To update in the other direction, you need to find a variable that correlates with swimming but not with camping. But what if you never find one? What if there’s no simple thing that causes swimming. Say I go swimming based on the roll of a die, but you don’t get to ever see the die. Then you’re toast!
Oh, sure, I get that, but I don’t think you’ll manage to do this, in practice. Like, go ahead and prove me wrong, I guess? Is there a paper that does this for anything I care about? (E.g. exercise and overweight, or lead and IQ, or anything else of note). Ideally I’d get to download the data and check if the results are robust to deleting a variable or to duplicating a variable (when duplicating, I’ll add noise so that they variables aren’t exactly identical).
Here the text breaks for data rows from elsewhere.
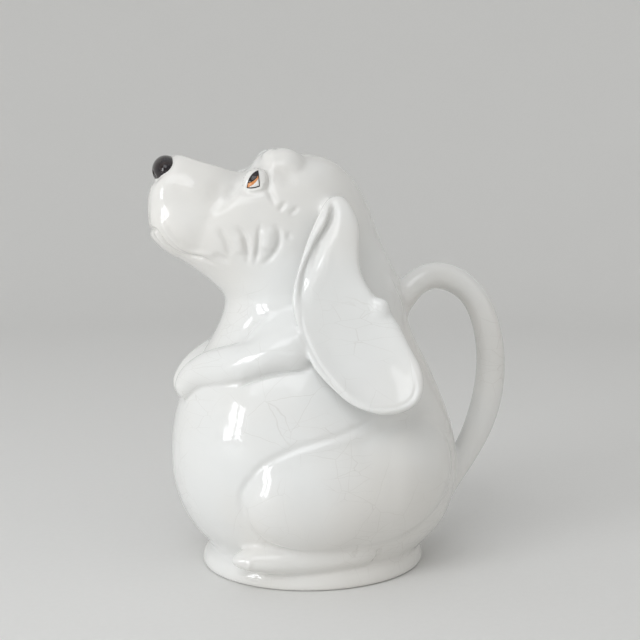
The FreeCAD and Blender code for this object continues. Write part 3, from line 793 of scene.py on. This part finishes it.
# Studio light: a window with six panes, a softbox and a weak fill, in metres and watts
WORLD_COLOUR, WORLD_STRENGTH, BACKDROP_COLOUR = (0.90, 0.91, 0.92, 1), 0.72, (0.66, 0.67, 0.67, 1)
DAYLIGHT, WARM = (0.96, 0.98, 1), (1, 0.93, 0.85)
LIGHT_AIM = Vector((0, 0, 0.12))
WINDOW_MIDDLE, PANE_SIZE, PANE_POWER = Vector((-1.15, -0.62, 0.42)), (0.15, 0.17), 0.9
PANE_ACROSS, PANE_UP = 0.11, 0.2
# Lamps: place, size, power and colour
LAMPS = {
    "sky_softbox": ((-0.6, -0.9, 1.3), (1.1, 0.8), 6.0, DAYLIGHT),
    "fill": ((1.1, -0.8, 0.5), (0.9, 0.9), 0.8, WARM),
}

world = bpy.data.worlds.new("studio")
bpy.context.scene.world = world
world.use_nodes = True
tree = world.node_tree
light = tree.nodes["Background"]
light.inputs["Color"].default_value = WORLD_COLOUR
light.inputs["Strength"].default_value = WORLD_STRENGTH
backdrop = add(tree, "ShaderNodeBackground", Color=BACKDROP_COLOUR, Strength=1.0)
seen = add(tree, "ShaderNodeMixShader", i0=add(tree, "ShaderNodeLightPath").outputs["Is Camera Ray"])
tree.links.new(light.outputs[0], seen.inputs[1])
tree.links.new(backdrop.outputs[0], seen.inputs[2])
tree.links.new(seen.outputs[0], tree.nodes["World Output"].inputs["Surface"])


def area_light(name, place, aim, size, power, colour):
    data = bpy.data.lights.new(name, "AREA")
    data.shape = "RECTANGLE"
    data.size, data.size_y = size
    data.energy = power
    data.color = colour
    obj = bpy.data.objects.new(name, data)
    bpy.context.scene.collection.objects.link(obj)
    obj.location = place
    obj.rotation_mode = "QUATERNION"
    obj.rotation_quaternion = (Vector(aim) - Vector(place)).to_track_quat("-Z", "Y")


facing = LIGHT_AIM - WINDOW_MIDDLE
across = Vector((facing.x, facing.y, 0)).cross(Vector((0, 0, 1))).normalized()
for column in (-1, 1):
    for row in (-1, 0, 1):
        pane = WINDOW_MIDDLE + across * PANE_ACROSS * column + Vector((0, 0, PANE_UP * row))
        area_light(f"window_pane_{column}_{row}", pane, pane + facing, PANE_SIZE, PANE_POWER, DAYLIGHT)
for name, (place, size, power, colour) in LAMPS.items():
    area_light(name, place, LIGHT_AIM, size, power, colour)

# Camera: focal length and axis in pixels, place in metres and angles in degrees
FOCAL_PIXELS, AXIS_PIXEL = 1100.0, 313.0
DISTANCE, HEIGHT, PITCH, SWING = 0.629, 0.2298, 8.0, 10.0
SENSOR_WIDTH = 36
camera_data = bpy.data.cameras.new("camera")
camera_data.sensor_width = SENSOR_WIDTH
camera_data.lens = FOCAL_PIXELS / IMAGE_PIXELS * SENSOR_WIDTH
camera = bpy.data.objects.new("camera", camera_data)
bpy.context.scene.collection.objects.link(camera)
swing = math.radians(SWING)
heading = swing + math.atan((IMAGE_PIXELS / 2 - AXIS_PIXEL) / FOCAL_PIXELS)
pitch = math.radians(PITCH)
camera.location = (-DISTANCE * math.sin(swing), -DISTANCE * math.cos(swing), HEIGHT)
level = Vector((math.sin(heading), math.cos(heading), 0)) * math.cos(pitch)
forward = level - Vector((0, 0, math.sin(pitch)))
camera.rotation_mode = "QUATERNION"
camera.rotation_quaternion = forward.to_track_quat("-Z", "Y")
bpy.context.scene.camera = camera
bpy.context.scene.view_settings.view_transform = "Standard"
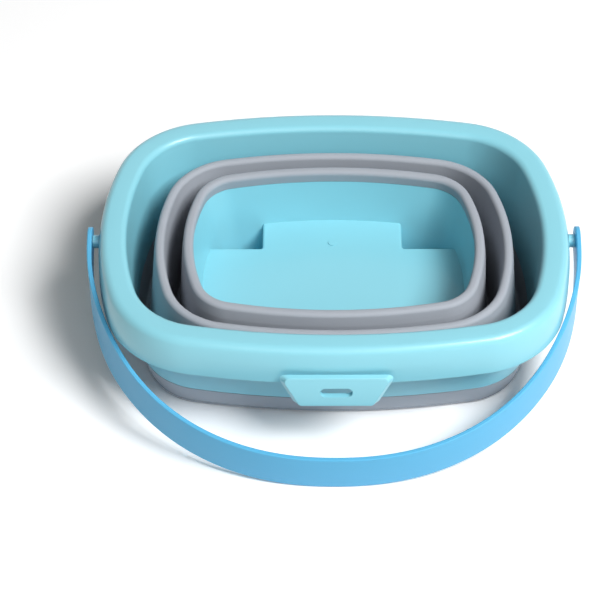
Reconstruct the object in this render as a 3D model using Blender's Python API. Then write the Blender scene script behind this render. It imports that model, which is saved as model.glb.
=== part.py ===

If you prefer, I can try to come up with artificial data for the lead/IQ thing in which I generate all variables to be downstream of non-observed SES but in which IQ is also slightly downstream of lead (and other things are slightly downstream of other things in a randomly chosen graph). I’ll then let you run your favorite algorithm on it. What’s your favorite algorithm, by the way? What’s been mentioned so far sounds like it should take exponential time (e.g. enumerating over all ordering of the variables, drawing the Bayes net given the ordering, and then picking the one with fewest parameters—that takes exponential time).
(This is getting into the weeds enough that I can’t address the points very quickly anymore, they’d require longer responses, but I’m leaving a minor note about this part:
For purposes of causality, negative correlation is the same as positive. The only distinction we care about, there, is zero or nonzero correlation.)
That makes sense. I was wrong to emphasize the “even negatively”, and should instead stick to something like “slightly negatively”. You have to care about large vs. small correlations or else you’ll never get started doing any inference (no correlations are ever exactly 0).